Now Mr Barkat has released a formal statement in defence of himself and explaining that there was nothing untoward about his actions.

Claiming that the facts, as they may be, are being exaggerated for political reasons, Barkat said that, “I am not surprised by the attacks against me now, you know very well where the attempts to eliminate leaders on the right and in the Likud are coming from. Contrary to the slander and lies published in the media, I pay my taxes exclusively in the State of Israel.”

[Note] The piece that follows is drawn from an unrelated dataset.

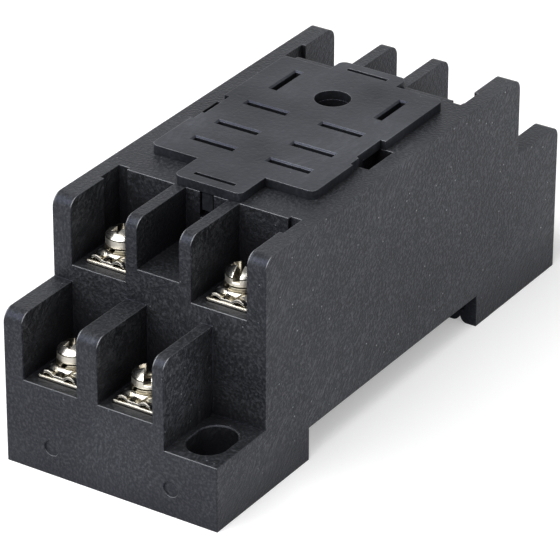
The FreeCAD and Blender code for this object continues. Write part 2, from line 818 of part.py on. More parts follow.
def latch_spring():
    coil = doc.addObject("Part::Helix", "coil_path")
    coil_length = size["spring_length"] - size["spring_wire"] - size["latch_play"]
    bind(coil, "Pitch", coil_length / size["spring_turns"])
    bind(coil, "Height", coil_length)
    bind(coil, "Radius", size["spring_radius"])
    wire = doc.addObject("Part::RegularPolygon", "coil_wire")
    wire.Polygon = 4
    bind(wire, "Circumradius", size["spring_wire"] / 2)
    wire.Placement = Placement(Vector(number(size["spring_radius"]), 0, 0), Rotation(Vector(1, 0, 0), 90))
    wire.setExpression("Placement.Base.x", size["spring_radius"].text)
    spring = doc.addObject("Part::Sweep", "latch_spring")
    spring.Label = "latch_spring"
    spring.Sections = [wire]
    spring.Spine = (coil, [])
    spring.Solid = True
    spring.Frenet = True
    height = size["latch_lower_height"] + size["latch_upper_height"] + size["latch_play"] + size["latch_lift"]
    y = latch_spring_start() + size["spring_wire"] / 2 + size["latch_play"] / 2
    z = height + size["spring_pocket_height"] / 2
    x = size["spring_pocket_offset"]
    along_y = Rotation(Vector(1, 0, 0), -90)
    spring.Placement = Placement(Vector(x.value, y.value, z.value), along_y)
    for target, length in (("x", x), ("y", y), ("z", z)):
        spring.setExpression(f"Placement.Base.{target}", length.text)
    return spring


# Terminals. Each piece is drawn about its screw's axis, with the strip's top at height 0
# and the inside of the socket towards +Y, and is then turned to its end of the body.

def turned(terminal):
    return 0 if terminal.end < 0 else 180


def terminal_strip(terminal):
    body = new_body(f"terminal_strip_{terminal.name}")
    half_plate = size["strip_width"] / 2
    half_tongue = size["tongue_width"] / 2
    front = size["lip_wall"] + size["strip_play"] - size["screw_place"]
    wall = size["tier_depth"] - size["screw_place"] - size["strip_play"]
    tongue = (terminal.tongue_x - terminal.x) * -terminal.end
    tip = (terminal.y - terminal.contact_y) * terminal.end + half_tongue
    blank = sketch_on(body, "XY_Plane", -size["strip_thickness"])
    outline(blank, strip_outline(half_plate, half_tongue, tongue, front, wall, tip))
    pad(body, blank, size["strip_thickness"])
    collar = sketch_on(body, "XY_Plane", -size["strip_thickness"])
    half_collar = size["collar_width"] / 2
    rectangle(collar, -half_collar, -half_collar, half_collar, half_collar)
    pad(body, collar, size["collar_height"], True)
    bore = sketch_on(body, "XY_Plane")
    circle(bore, zero(), zero(), size["screw_shank"] + size["screw_fit"])
    pocket(body, bore, size["strip_thickness"] + size["collar_height"])
    place(body, terminal.x, terminal.y, terminal.strip_top, turned(terminal))
    return body


def strip_outline(half_plate, half_tongue, tongue, front, wall, tip):
    # Screw plate with a tongue that leaves its inner edge. A tongue in line with one side
    # of the plate has no step on that side.
    low = tongue - half_tongue
    high = tongue + half_tongue
    corners = [(-half_plate, front), (half_plate, front)]
    if abs(high.value - half_plate.value) > 0.001:
        corners += [(half_plate, wall), (high, wall)]
    corners += [(high, tip), (low, tip)]
    if abs(low.value + half_plate.value) > 0.001:
        corners += [(low, wall), (-half_plate, wall)]
    return corners


def saddle_clamp(terminal):
    # Bent sheet: flat in the middle, with an arched wing to each side that traps a wire.
    body = new_body(f"saddle_clamp_{terminal.name}")
    half = size["clamp_width"] / 2
    flat = size["clamp_flat"] / 2
    arch = size["clamp_arch"]
    thick = size["clamp_thickness"]
    span = half - flat
    crown = flat + span / 2
    ease = span / 6
    right = [
        (flat, zero()), (crown - ease, arch), (crown + ease, arch), (half, zero()),
        (half, thick * 0.7), (crown + ease, thick + arch), (crown - ease, thick + arch), (flat, thick),
    ]
    left = [(-x, z) for x, z in reversed(right)]
    half_depth = size["clamp_length"] / 2
    profile = sketch_on(body, "XZ_Plane", -half_depth)
    outline(profile, right + left)
    pad(body, profile, size["clamp_length"])
    bore = sketch_on(body, "XY_Plane", thick + arch + clearance)
    circle(bore, zero(), zero(), size["clamp_hole"])
    pocket(body, bore, thick + arch + clearance * 2)
    place(body, terminal.x, terminal.y, terminal.strip_top, turned(terminal))
    return body


def washer_seat():
    return size["clamp_thickness"] + size["clamp_arch"]


def spring_washer(terminal):
    # Split ring, with the split on the side that faces out to the front left.
    body = new_body(f"spring_washer_{terminal.name}")
    ring = sketch_on(body, "XY_Plane", washer_seat())
    outline(ring, facets(size["washer_width"] / 2, 16))
    outline(ring, facets(size["washer_hole"] / 2, 12))
    pad(body, ring, size["washer_thickness"])
    split = sketch_on(body, "XZ_Plane", size["washer_width"] / 2)
    gap = size["washer_gap"] / 2
    slant = size["washer_thickness"] / 2
    low = washer_seat() - clearance / 10
    high = washer_seat() + size["washer_thickness"] + clearance / 10
    outline(split, [(-gap - slant, low), (gap - slant, low), (gap + slant, high), (slant - gap, high)])
    pocket(body, split, size["washer_width"] / 2)
    place(body, terminal.x, terminal.y, terminal.strip_top, turned(terminal) + terminal.drive_angle / 3 - 60)
    return body


def terminal_screw(terminal):
    # Screw with a domed head whose drive is a full slot crossed by a short one.
    body = new_body(f"terminal_screw_{terminal.name}")
    shank = size["screw_shank"] / 2
    head = size["head_width"] / 2
    seat = washer_seat() + size["washer_thickness"]
    rim = seat + size["head_side"]
    crest = rim + size["head_dome"]
    tip = seat - size["screw_length"]
    shaft = sketch_on(body, "XY_Plane", tip)
    outline(shaft, facets(shank, 12))
    pad(body, shaft, size["screw_length"])
    side = sketch_on(body, "XY_Plane", seat)
    outline(side, facets(head, 16))
    pad(body, side, size["head_side"])
    rings = []
    for part_way, share in ((0, 1.0), (0.55, 0.84), (1, 0.46)):
        level = rim + size["head_dome"] * part_way
        ring = sketch_on(body, "XY_Plane", level)
        outline(ring, facets(head * share, 16))
        rings.append(ring)
    dome = body.newObject("PartDesign::AdditiveLoft", "Dome")
    dome.Profile = rings[0]
    dome.Sections = rings[1:]
    dome.Ruled = True
    settle(body, dome, 1)
    drive = sketch_on(body, "XY_Plane", crest)
    half_drive = size["drive_width"] / 2
    rectangle(drive, -head - clearance, -half_drive, head + clearance, half_drive)
    pocket(body, drive, size["drive_depth"])
    cross = sketch_on(body, "XY_Plane", crest)
    half_cross = size["cross_length"] / 2
    rectangle(cross, -half_drive, -half_cross, half_drive, half_cross)
    pocket(body, cross, size["drive_depth"])
    place(body, terminal.x, terminal.y, terminal.strip_top, terminal.drive_angle)
    return body


def contact(terminal):
    # Spring clip whose two arms pinch the relay's blade, on a tail down to a lower strip.
    body = new_body(f"contact_{terminal.name}")
    sheet_half = size["contact_sheet"]
    base = size["contact_base"] / 2
    throat = size["contact_throat"] / 2
    mouth = size["contact_mouth"] / 2
    right = [
        (base, zero()), (base, size["contact_shoulder"]), (throat + sheet_half, size["contact_pinch"]),
        (mouth + sheet_half, size["contact_height"]), (mouth, size["contact_height"]),
        (throat, size["contact_pinch"]), (base - sheet_half, size["contact_shoulder"]),
        (base - sheet_half, sheet_half),
    ]
    left = [(-y, z) for y, z in reversed(right)]
    half_wide = size["contact_width"] / 2
    if terminal.coil:
        profile = sketch_on(body, "XZ_Plane", -half_wide)
    else:
        profile = sketch_on(body, "YZ_Plane", -half_wide)
    outline(profile, right + left)
    pad(body, profile, size["contact_width"])
    if not terminal.upper:
        tail = sketch_on(body, "XY_Plane")
        half_tail = size["tongue_width"] / 2
        half_sheet = size["contact_tail"] / 2
        middle = terminal.tongue_x - terminal.contact_x
        rectangle(tail, middle - half_tail, -half_sheet, middle + half_tail, half_sheet)
        pad(body, tail, upper_strip_top - lower_strip_top, True)
    place(body, terminal.contact_x, terminal.contact_y, upper_strip_top)
    return body


parts = [housing(), relay_plate(), rail_latch(), latch_spring()]
for terminal in TERMINALS:
    parts.append(terminal_strip(terminal))
    parts.append(saddle_clamp(terminal))
    parts.append(spring_washer(terminal))
    parts.append(terminal_screw(terminal))
    parts.append(contact(terminal))
doc.recompute()

for item in doc.Objects:
    if "Invalid" in item.State or "Error" in item.State:
        raise RuntimeError(f"{item.Label} failed: {item.State}")
for part in parts:
    if part.Shape.isNull() or not part.Shape.isValid():
        raise RuntimeError(f"{part.Label} has no valid shape")

os.makedirs("parts", exist_ok=True)
for part in parts:
    part.Shape.exportStep(f"parts/{part.Label}.step")
    print(part.Label, len(part.Shape.Solids), round(part.Shape.Volume, 2))
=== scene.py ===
import bpy
import bmesh
import json
import math
from mathutils import Matrix, Vector


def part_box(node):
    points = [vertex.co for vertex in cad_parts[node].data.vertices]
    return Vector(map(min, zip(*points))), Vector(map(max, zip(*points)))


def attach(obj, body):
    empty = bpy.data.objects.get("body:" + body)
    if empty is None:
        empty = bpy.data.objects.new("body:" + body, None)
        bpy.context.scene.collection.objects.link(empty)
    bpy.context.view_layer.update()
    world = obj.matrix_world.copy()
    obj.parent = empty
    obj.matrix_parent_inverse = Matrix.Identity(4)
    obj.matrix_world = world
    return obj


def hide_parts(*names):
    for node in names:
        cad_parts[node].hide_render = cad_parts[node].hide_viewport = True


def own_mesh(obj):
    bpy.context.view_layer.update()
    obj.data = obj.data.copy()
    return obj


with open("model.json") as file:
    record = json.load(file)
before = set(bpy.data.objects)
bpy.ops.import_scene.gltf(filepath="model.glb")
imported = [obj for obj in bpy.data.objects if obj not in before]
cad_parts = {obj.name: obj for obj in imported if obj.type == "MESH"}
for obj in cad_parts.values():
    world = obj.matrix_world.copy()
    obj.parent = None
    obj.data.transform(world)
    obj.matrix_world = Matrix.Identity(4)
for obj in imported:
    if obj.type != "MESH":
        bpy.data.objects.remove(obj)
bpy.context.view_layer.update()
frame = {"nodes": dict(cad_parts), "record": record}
mm = 0.001
nodes = frame["nodes"]
print("frame loaded:", len(nodes), "nodes")


# colours and nodes

def linear(hexColour):  # sRGB hex to the linear values that sockets take
    values = []
    for start in (1, 3, 5):
        part = int(hexColour[start:start + 2], 16) / 255
        values.append(part / 12.92 if part <= 0.04045 else ((part + 0.055) / 1.055) ** 2.4)
    return (*values, 1.0)


def addNode(tree, kind, inputs=None, **settings):
    # inputs: socket name or number to a value or another socket
    node = tree.nodes.new(kind)
    for name, value in settings.items():
        setattr(node, name, value)
    for name, value in (inputs or {}).items():
        if isinstance(value, bpy.types.NodeSocket):
            tree.links.new(value, node.inputs[name])
        else:
            node.inputs[name].default_value = value
    return node


def newMaterial(name):
    material = bpy.data.materials.new(name)
    material.use_nodes = True
    material.node_tree.nodes.clear()
    return material, material.node_tree


# the stage: camera, light tent and floor

stage = {
    "cameraPlace": (0.21831, -0.33922, 0.22917),  # metres
    "cameraAim": (-0.47819, 0.73735, -0.47713),
    "cameraUp": (-0.26201, 0.39876, 0.87883),
    "lens": 260.15,  # mm
    "sensor": 36.0,
    "clipStart": 0.01,
    "tentColour": "#ffffff",
    "tentFill": 0.25,  # how strongly the tent lights surfaces
    "roofGlow": 0.22,  # the tent's roof is open, so metal that looks up reflects a dim room
    "roofStart": 0.7,  # height on a sphere of radius 1 where the tent starts to dim
    "roofFull": 0.88,
    "floorSize": 1.5,
    "floorColour": "#e4e4e4",
    "floorGlow": 0.35,  # brings the floor to white for the camera
    "floorMirrored": 0.17,  # the same in reflections
    "keyPlace": (-0.35, -0.42, 0.58),
    "keyAim": (-0.35, 0.0, 0.0),  # straight back, so its top edge is level across the front
    "keySize": (1.15, 0.5),
    "keyWatts": 9.5,
    "topPlace": (0.45, 0.05, 0.60),
    "topAim": (0.0, 0.0, 0.015),
    "topSize": (0.5, 0.5),
    "topWatts": 1.2,
}


def makeCamera():
    aim = Vector(stage["cameraAim"]).normalized()
    up = Vector(stage["cameraUp"])
    side = aim.cross(up).normalized()
    up = side.cross(aim)
    turn = Matrix((side, up, -aim)).transposed()
    data = bpy.data.cameras.new("camera")
    data.lens = stage["lens"]
    data.sensor_width = stage["sensor"]
    data.clip_start = stage["clipStart"]
    camera = bpy.data.objects.new("camera", data)
    camera.matrix_world = Matrix.Translation(stage["cameraPlace"]) @ turn.to_4x4()
    bpy.context.scene.collection.objects.link(camera)
    bpy.context.scene.camera = camera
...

Clearly concerned with being perceived as another politician who does not pay his fair share in taxes, even when no laws have been broken and only legitimate financial transactions were made to tax shelter income, Barkat declared that he reviewed his finances and found that over the years he paid more than half a billion NIS ($156 million) in taxes to the State of Israel.

“Our companies have paid billions of shekels in taxes, created tens of thousands of jobs and employ tens of thousands of Israelis who also pay a lot in taxes to the state coffers every month,” exclaimed Barkat.

Nir Barkat also stressed that his independent wealth allows him to serve in the Knesset while taking a salary of just 1 Shekel per year.

Barkat concluded his statement by saying that he is proud of “serving the people of Israel and the State of Israel for one shekel a year and paying them a great deal in taxes.”